- Aim: What is the number of lines containing the string "their"? Answer with the number only.

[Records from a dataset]
-----
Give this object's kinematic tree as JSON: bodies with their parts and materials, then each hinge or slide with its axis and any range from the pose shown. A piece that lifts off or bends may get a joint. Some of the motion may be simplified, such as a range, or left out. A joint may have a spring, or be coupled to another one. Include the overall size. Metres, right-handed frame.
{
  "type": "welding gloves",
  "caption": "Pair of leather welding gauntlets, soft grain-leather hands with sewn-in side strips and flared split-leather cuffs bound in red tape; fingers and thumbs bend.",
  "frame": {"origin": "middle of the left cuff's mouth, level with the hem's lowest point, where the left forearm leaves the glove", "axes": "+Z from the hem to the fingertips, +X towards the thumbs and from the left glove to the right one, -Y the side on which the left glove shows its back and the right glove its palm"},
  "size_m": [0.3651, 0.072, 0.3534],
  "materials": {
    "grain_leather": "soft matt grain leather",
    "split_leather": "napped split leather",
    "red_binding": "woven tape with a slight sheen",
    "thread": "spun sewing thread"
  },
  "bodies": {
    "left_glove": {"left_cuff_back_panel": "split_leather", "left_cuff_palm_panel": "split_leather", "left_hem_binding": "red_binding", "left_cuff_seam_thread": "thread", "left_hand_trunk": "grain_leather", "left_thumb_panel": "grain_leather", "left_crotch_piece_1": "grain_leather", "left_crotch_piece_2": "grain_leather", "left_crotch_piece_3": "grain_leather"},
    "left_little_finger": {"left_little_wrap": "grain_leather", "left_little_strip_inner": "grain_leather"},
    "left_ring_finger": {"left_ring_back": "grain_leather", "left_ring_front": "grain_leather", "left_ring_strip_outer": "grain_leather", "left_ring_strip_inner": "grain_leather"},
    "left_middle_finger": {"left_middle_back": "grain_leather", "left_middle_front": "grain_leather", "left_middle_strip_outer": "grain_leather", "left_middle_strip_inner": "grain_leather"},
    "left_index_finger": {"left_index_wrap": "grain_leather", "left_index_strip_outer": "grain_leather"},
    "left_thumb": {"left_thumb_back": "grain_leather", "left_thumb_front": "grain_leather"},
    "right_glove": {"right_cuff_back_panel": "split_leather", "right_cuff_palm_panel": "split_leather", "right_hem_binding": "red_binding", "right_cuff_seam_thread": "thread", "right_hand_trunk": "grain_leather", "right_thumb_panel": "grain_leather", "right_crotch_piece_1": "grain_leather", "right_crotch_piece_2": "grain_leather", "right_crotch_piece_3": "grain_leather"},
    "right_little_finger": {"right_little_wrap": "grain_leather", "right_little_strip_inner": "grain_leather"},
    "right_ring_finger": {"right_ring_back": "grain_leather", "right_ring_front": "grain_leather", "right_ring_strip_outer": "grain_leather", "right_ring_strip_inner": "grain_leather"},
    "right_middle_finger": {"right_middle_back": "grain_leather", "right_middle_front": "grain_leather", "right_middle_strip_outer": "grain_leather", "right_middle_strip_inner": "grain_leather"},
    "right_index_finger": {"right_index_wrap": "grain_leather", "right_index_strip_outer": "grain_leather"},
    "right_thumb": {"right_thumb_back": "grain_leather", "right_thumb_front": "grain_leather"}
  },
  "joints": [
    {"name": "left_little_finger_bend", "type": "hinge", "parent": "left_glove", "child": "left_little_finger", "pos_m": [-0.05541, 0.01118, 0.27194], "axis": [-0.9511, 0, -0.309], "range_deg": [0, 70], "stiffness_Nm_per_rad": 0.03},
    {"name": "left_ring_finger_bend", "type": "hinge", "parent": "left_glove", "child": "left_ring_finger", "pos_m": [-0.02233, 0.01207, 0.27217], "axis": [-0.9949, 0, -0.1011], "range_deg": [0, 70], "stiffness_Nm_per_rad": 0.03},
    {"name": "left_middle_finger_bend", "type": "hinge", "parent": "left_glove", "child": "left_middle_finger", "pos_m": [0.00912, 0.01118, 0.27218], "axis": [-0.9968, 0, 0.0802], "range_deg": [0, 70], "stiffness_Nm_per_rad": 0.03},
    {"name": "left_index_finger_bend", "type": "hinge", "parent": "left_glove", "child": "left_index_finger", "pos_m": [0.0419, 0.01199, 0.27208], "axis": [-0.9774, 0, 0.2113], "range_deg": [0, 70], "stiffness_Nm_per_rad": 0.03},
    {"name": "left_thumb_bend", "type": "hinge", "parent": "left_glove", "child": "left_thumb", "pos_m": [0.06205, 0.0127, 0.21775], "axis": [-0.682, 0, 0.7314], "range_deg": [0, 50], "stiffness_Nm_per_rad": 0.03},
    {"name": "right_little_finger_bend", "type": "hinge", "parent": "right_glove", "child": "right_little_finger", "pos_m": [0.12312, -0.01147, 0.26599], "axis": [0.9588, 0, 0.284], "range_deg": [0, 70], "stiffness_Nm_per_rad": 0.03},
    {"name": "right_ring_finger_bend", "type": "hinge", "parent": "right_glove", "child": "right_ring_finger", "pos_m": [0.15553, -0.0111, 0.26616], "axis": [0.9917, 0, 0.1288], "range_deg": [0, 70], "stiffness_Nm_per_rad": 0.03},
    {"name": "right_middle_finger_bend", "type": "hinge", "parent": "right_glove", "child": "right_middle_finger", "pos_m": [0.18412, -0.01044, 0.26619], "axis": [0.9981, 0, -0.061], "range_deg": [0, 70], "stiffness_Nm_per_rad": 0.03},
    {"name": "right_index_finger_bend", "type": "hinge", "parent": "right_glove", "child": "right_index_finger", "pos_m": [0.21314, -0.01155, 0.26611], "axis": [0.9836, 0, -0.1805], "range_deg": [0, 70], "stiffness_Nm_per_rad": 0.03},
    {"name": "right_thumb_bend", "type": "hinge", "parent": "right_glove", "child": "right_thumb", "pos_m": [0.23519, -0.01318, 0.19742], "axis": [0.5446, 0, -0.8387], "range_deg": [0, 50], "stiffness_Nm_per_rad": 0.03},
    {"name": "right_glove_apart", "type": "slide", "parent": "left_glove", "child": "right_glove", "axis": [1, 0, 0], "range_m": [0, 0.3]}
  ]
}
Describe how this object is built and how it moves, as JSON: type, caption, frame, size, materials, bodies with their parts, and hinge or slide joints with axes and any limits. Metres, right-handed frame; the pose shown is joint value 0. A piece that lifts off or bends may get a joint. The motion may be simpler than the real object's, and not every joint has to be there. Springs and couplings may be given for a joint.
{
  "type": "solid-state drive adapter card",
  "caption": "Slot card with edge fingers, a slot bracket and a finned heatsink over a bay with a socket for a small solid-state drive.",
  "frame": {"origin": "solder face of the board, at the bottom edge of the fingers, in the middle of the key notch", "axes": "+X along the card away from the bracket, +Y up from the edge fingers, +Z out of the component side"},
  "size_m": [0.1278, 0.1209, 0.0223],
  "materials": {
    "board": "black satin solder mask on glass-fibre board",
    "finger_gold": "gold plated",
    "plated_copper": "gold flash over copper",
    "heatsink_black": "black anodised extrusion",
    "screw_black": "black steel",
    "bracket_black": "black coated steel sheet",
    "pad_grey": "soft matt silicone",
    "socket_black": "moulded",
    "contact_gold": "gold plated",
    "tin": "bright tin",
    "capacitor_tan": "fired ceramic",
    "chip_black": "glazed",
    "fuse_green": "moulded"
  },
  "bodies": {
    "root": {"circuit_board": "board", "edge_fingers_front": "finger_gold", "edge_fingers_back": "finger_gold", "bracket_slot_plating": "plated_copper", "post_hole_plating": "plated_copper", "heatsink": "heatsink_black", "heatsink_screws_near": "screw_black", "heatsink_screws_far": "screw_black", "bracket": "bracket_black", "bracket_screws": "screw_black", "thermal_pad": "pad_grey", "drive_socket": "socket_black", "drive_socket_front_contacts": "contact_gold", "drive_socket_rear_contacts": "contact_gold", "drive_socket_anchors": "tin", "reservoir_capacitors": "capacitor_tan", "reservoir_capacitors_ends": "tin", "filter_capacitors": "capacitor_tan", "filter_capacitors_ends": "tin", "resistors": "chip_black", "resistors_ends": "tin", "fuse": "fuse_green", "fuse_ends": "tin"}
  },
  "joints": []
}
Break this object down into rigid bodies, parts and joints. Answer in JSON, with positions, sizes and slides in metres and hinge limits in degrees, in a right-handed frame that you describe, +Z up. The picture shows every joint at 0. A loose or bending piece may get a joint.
-----
- The reply: 2